Last names are rarely used and nicknames are common, especially if you’re a Michael or a John. Players have included bald John, old John, and regular John; Mike’s are even more common: young Mike, old Mike, (Mike) Hailey, and Speedy (aka Michael Dunn, the director of UMDNJ-Robert Wood Johnson Medical School’s Orthopaedic Research Laboratories). Confusion ensues when Mark from Rutgers Environmental Health and Safety  plays on the same team as Mark the geology professor.

Players are always drifting in and out of the game. New opportunities, sabbaticals, and dare I say it – injuries – are most often the cause. Almost everyone invariably suffers some kind of malady: jammed fingers, sprained ankles, shoulder separations, you name it. In the last six months, Mark the geology professor had his nose broken by an overzealous elbow; young Mike cut his forearm diving into the curtain; and even super Sam, an associate professor of molecular biology and biochemistry, limped off with what appeared to be a strained calf. Still, hope springs eternal for the aging hoopster. A morale boost was seeing (Mike) Hailey recently return after tearing his Achilles tendon and missing more than a year. 

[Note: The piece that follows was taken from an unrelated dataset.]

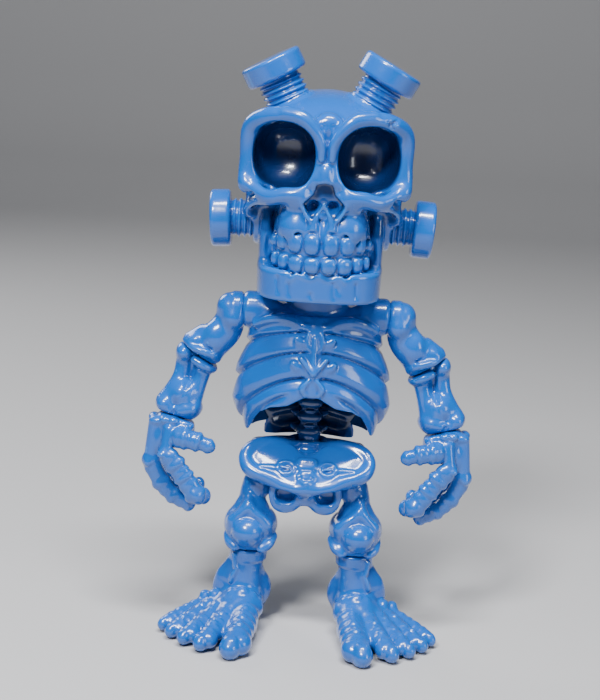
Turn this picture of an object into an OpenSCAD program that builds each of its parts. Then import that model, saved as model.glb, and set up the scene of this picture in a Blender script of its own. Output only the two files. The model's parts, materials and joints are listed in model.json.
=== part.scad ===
// Soft-vinyl skeleton figure, free standing, with turning head, waist and limbs.
// The figure faces -Y and stands on Z = 0. "Right" and "left" are the figure's own sides,
// so its right side is on -X. Every paired piece is drawn on the +X side and mirrored for the right.

/* [Overall] */
// Distance of the head, waist and leg axes behind the middle of the footprint
axis_y = 6.6; // [5:0.1:8]
// Wall of the hollow castings
wall = 2.4; // [1.8:0.1:2.8]
// Gap between pieces that turn against each other
gap = 0.3; // [0.2:0.05:0.5]
// Radial clearance of a turning peg in its bore
fit = 0.05; // [0.02:0.01:0.08]

/* [Skull] */
// Height of the underside of the chin
chin_z = 137.8; // [137:0.1:139]
// Height of the middle of the eye sockets
socket_z = 192; // [190:0.5:194]
// Half the distance between the eye sockets
socket_x = 15.6; // [14:0.1:17]
// Radius of the eye sockets
socket_r = 12; // [10:0.1:12.5]
// Radius of the dome
dome_r = 24; // [22:0.5:25]
// Radius of the neck bore
neck_bore_r = 10; // [8:0.1:11]

/* [Bolts] */
// Radius of the top bolt heads
top_head_r = 11.8; // [10:0.1:12.5]
// Thickness of the top bolt heads
top_head_h = 8; // [6:0.5:9]
// Outward lean of the top bolts
top_lean = 28.4; // [24:0.2:32]
// Radius of the side bolt heads
side_head_r = 11; // [9:0.1:12]
// Thickness of the side bolt heads
side_head_h = 7.9; // [6:0.1:8.5]
// Downward lean of the side bolts
side_lean = 4; // [0:0.5:6]

/* [Rib cage] */
// Height of the underside of the lowest band, at the sides
rib_low_z = 84; // [82:0.5:88]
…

The game certainly has its share of characters, and no one has a bigger personality than Larry from admissions. Larry learned the game on the playgrounds of Newark and, in high school, started for St. Benedict’s Preparatory School (one of the top hoops programs in the country). Larry always brings his own brand of cockiness and trash talk to the party, an attitude that a soft, suburban player such as myself rarely experiences. Strong as an ox and far more athletic than the rest of us, Larry still struggles with a bad back and usually has to call it quits after a game or two.

The player I admire most is old Mike, a rail thin, 71-year-old psychologist. His “Basketball is Life” T-shirt says it all. Leave Mike unguarded from the two point line and he’ll burn you; his smooth, left-handed hook shot has won many a game. He’s also the last person you want to shoot against if your team loses and you have to make a foul shot to earn your way into the next game. I tease him that he hasn’t missed a foul shot since the 1960s.

One problem that occasionally creeps in is the disparity in age. When Wally, a 57-year-old Equal Opportunity Fund program dean with gimpy knees, recently collided with Jeremy, a 32-year-old from the Office of Information Technology, everyone held their breath. Poor Wally looked like a New York taxi hit him and then missed several weeks. The next time we played, Jeremy covered me. With the score tied, I hit the game-winning shot when he left me to help his teammate on defense. I mistakenly believed our rapport had evolved to where I could tease Jeremy about it. The next time we played, however, he covered me with such rabid intensity that I probably should have gotten a rabies shot.

Rushing through the game during lunch hour leaves little time for conversation; rarely do you to get to know someone beyond the pleasantries and locker-room banter. I realized last fall, however, that sometimes anonymity falls away when, after playing alongside old John on a Thursday, I opened the newspaper on Saturday and came across an obituary that said John Kalafat, a 63-year-old psychologist at the Graduate School of Applied and Professional Psychology, had died suddenly of a heart attack on Friday. I only knew John as a gentle soul with a clunky knee brace and a fierce determination to play for as long as he could. There was no photograph with the obituary, but I knew it was him when his wife was quoted as saying that one of his favorite things in the world was his lunchtime hoops game.

Just two days before, John had been grumbling like the rest of us about missing shots and careless turnovers. In the blink of an eye, he died, leaving behind a loving family and a lifetime of professional accomplishments – a part of him I barely knew and which he had little time to share. Stunned as we were, the game went on as usual, as it always has. I suspect John would have wanted it that way.